Polymer clay Millefiori beads mimic chunky stone nuggets in a substantial but lightweight necklace

Learn how to make Millefiori beads using clay canes to create a necklace with prehistoric appeal. The chunky beads will make a statement without weighing you down.

Materials

13 nugget beads ¾-1 1/2 in. (1.9-3.8 cm) each

  • 2 oz. polymer clay in each of 6-8 colors
  • acrylic paint
  • aluminum foil
  • bead curing tray (optional)
  • cornstarch
  • flexible stamp
  • Future floor polish
  • ·needle tool
  • paintbrush
  • paper towel
  • pasta machine, dedicated to the use of polymer clay
  • 4-in. (10 cm) Plexiglas square
  • tissue blade
  • toaster oven, dedicated to the use of polymer clay
  • work surface

Necklace 16 in. (41 cm)

  • 14 6 mm fire-polished beads
  • 4 4 mm fire-polished beads (optional)
  • Clasp
  • 2 crimp beads
  • flexible beading wire, .019
  • crimping pliers
  • wire cutters
Instructions
Clay bead necklace Photo A
Photo A
Clay bead necklace Photo B
Photo B
To begin this project, make two millefiori canes in your chosen color schemes (Photo A).

Millefiori beads

[1] Roll a ball of scrap clay that is approximately 1 1/2 x 3/4 in. (3.8 x 1.9 cm). Repeat to make a total of nine balls. The first should be the largest, and the remaining eight should be made in pairs of gradually smaller sizes.

[2] With the tissue blade, cut thin slices from the canes. Apply the slices to cover the raw clay balls (Photo B), making matching pairs in pattern and size. 

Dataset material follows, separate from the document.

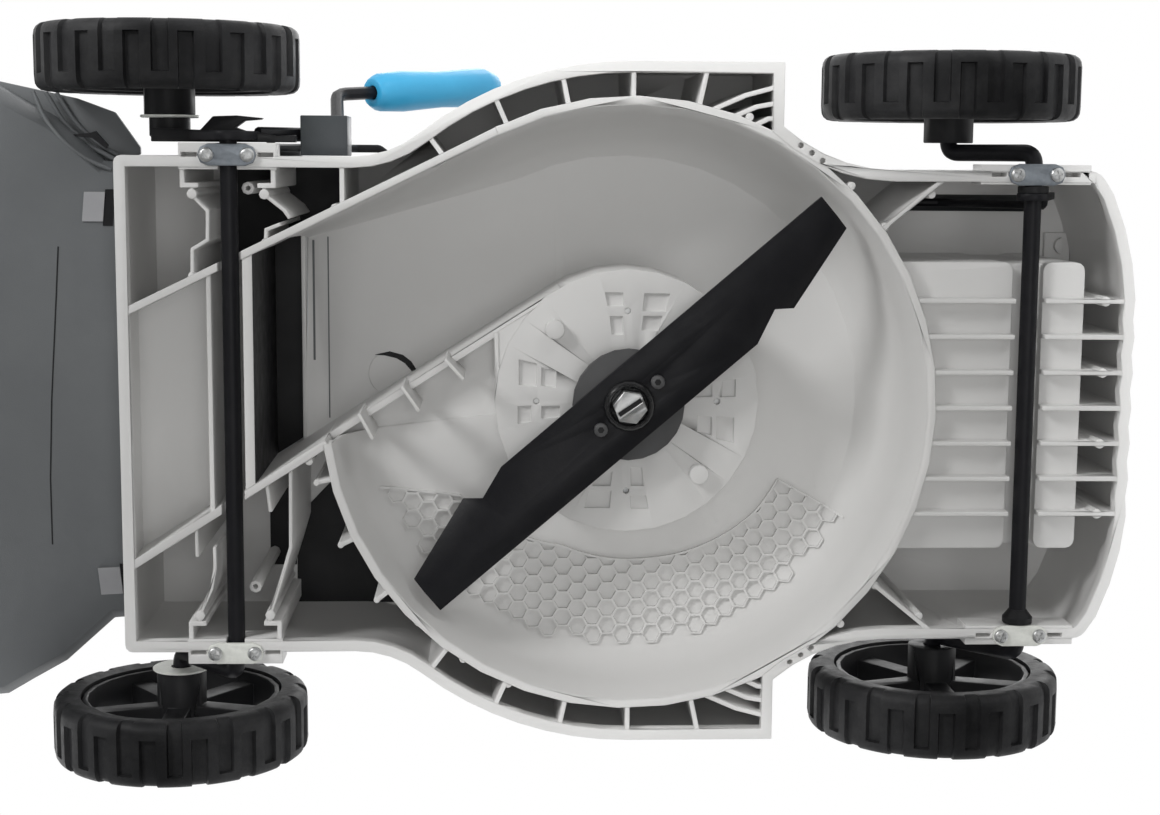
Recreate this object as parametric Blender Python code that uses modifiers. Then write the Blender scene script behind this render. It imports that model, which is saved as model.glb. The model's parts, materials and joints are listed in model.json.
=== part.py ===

Clay bead necklace Photo C
Photo C
Clay bead necklace Photo D
Photo D

[3] Roll each ball with the Plexiglas square until the edges of the cane slices blend together and the seams disappear. Gently press the balls until they are pebble shaped (Photo C).

[4] Using a needle tool, make a hole through each pebble-shaped ball.

Textured beads

[1] Condition and mix clay to the desired color (I used copper and gold), and roll four balls that are similar in size to the millefiori beads.

[2] Dust the flexible stamp with cornstarch. This will allow the stamp to release from the clay easily.

[3] Sandwich a clay ball between the folded stamp, and gently press to slightly flatten the clay (Photo D). Check if the impression is deep enough. If not, roll the clay again, and repeat.

[4] Repeat steps 2 and 3 with the remaining balls.

[5] Use a needle tool to make a hole through each stamped and flattened ball.

Clay bead necklace Photo E
Photo E
Clay bead necklace Photo F
Photo F

Baking and finishing

[1] Place the clay beads onto a bead curing tray (Photo E). Shield the beads with an aluminum foil tent to prevent them from scorching. Following the manufacturer’s instructions, bake the beads in the toaster oven. Allow the beads to cool completely.

[2] Paint the textured beads with acrylic paint (Photo F). To simulate a copper patina, I used green paint.

Clay bead necklace Photo G
Photo G
Clay bead necklace Photo H
Photo H

Use a dampened paper towel to dab most of the paint off the surfaces, leaving the paint in the recessed areas (Photo G).

[3] Use a paintbrush to apply Future floor polish to the millefiori beads (Photo H). Allow them to dry.

Necklace assembly

[1] Cut 22 in. (56 cm) of beading wire, and center the largest millefiori bead on it.

[2] On each wire end, string a repeating pattern of a 6 mm fire-polished bead and a polymer bead, stringing the polymer beads in approximate order from largest to smallest. End with a 6 mm.

[3] Test the fit, and add or remove beads if necessary. I added two 4 mm fire-polished beads at each end.

[4] On each end, string a crimp bead and half of the clasp. Go back through the crimp and the last few beads. Crimp the crimp beads, and trim the excess wire.